Ask HN: Suggestions for ads on videos - procyon

Hi,<p>I am looking for contextual ads to be placed on our videos. We have our own flash video player and recorder on a site. We are looking at adding text/ video ads to it.
======
JacobAldridge
I checked out videomailz.com briefly - from what I can gather, you allow users
to record their own video message via a webcam and send that (with a storage
facility being planned). Now you want to include ads.

I can see two issues - not annoying the user with the type of ad you include,
and determining context.

My guess is users don't want a pre-roll ad if they're sending a message
(especially if it's a short message).

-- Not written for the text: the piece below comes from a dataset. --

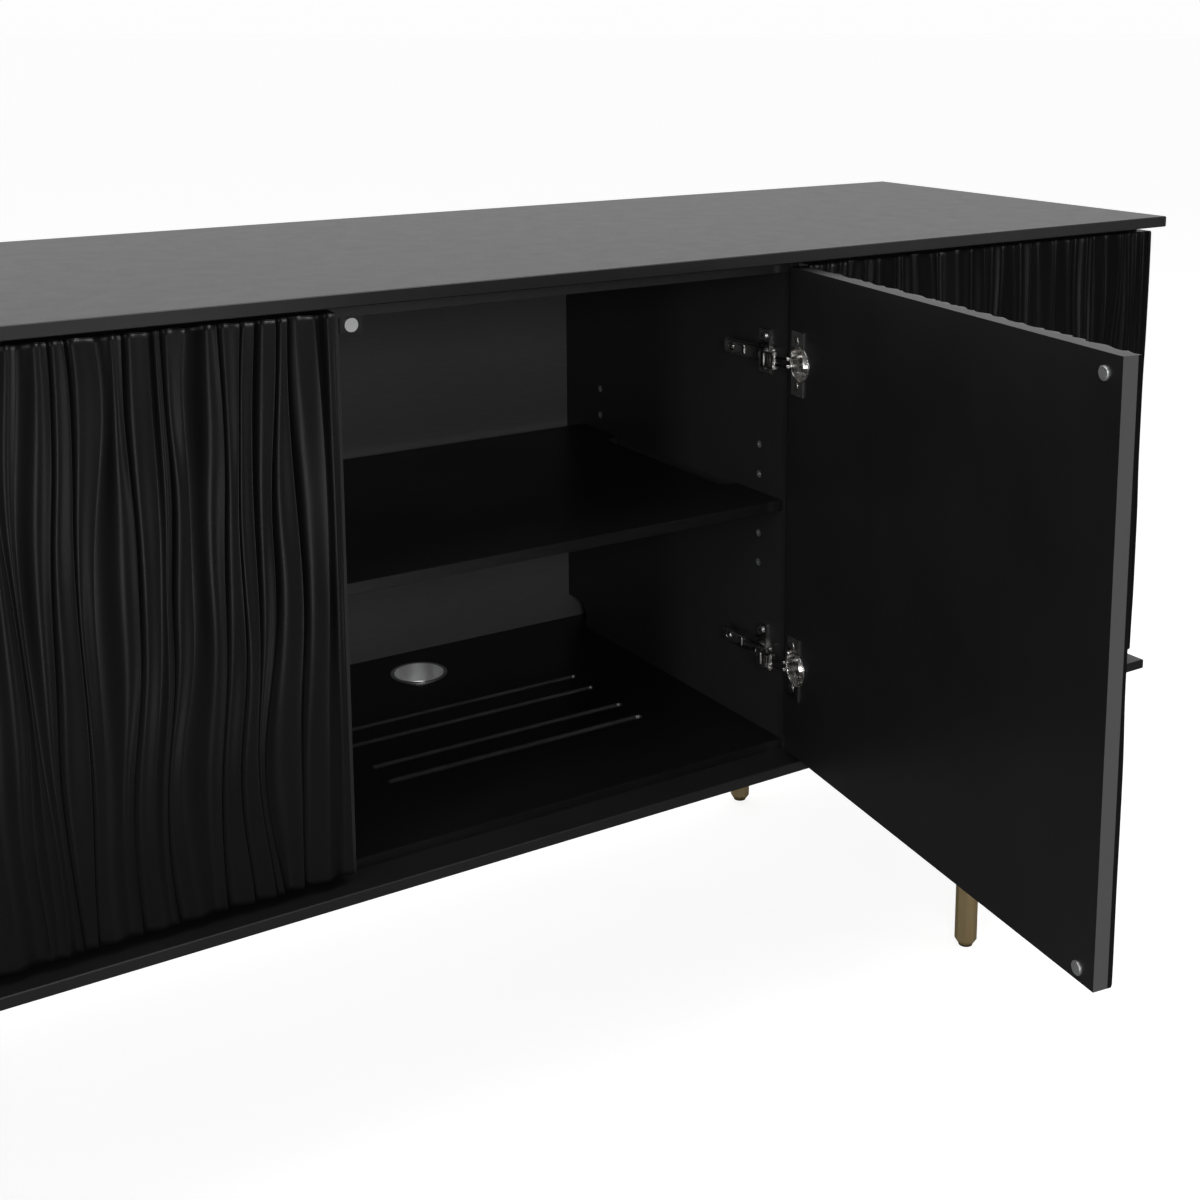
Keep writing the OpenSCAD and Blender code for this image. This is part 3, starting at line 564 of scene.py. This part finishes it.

Post roll ads need to be exciting very
fast or they'll get ignored.

So your best bet may be a rolling text ad beneath the video message (but
formatted so it looks like the CNN ticker, part of the screen without blocking
the image, if that makes sense). Other, more subtle advertising means (like
product placement) won't work because you don't have control of the recording.

2) Getting the context will be more difficult - unless you have the technology
to analyze the video for keywords, you will need the user to give you
information, which they may be reluctant to do.

I would suggest making some kind of tag mandatory when they send, and being
honest about why you want that information - this is a free service, your
vision is to improve the effectiveness of communication, and contextual
advertising is the most profitable and least intrusive way to do so. The users
who like your service won't mind.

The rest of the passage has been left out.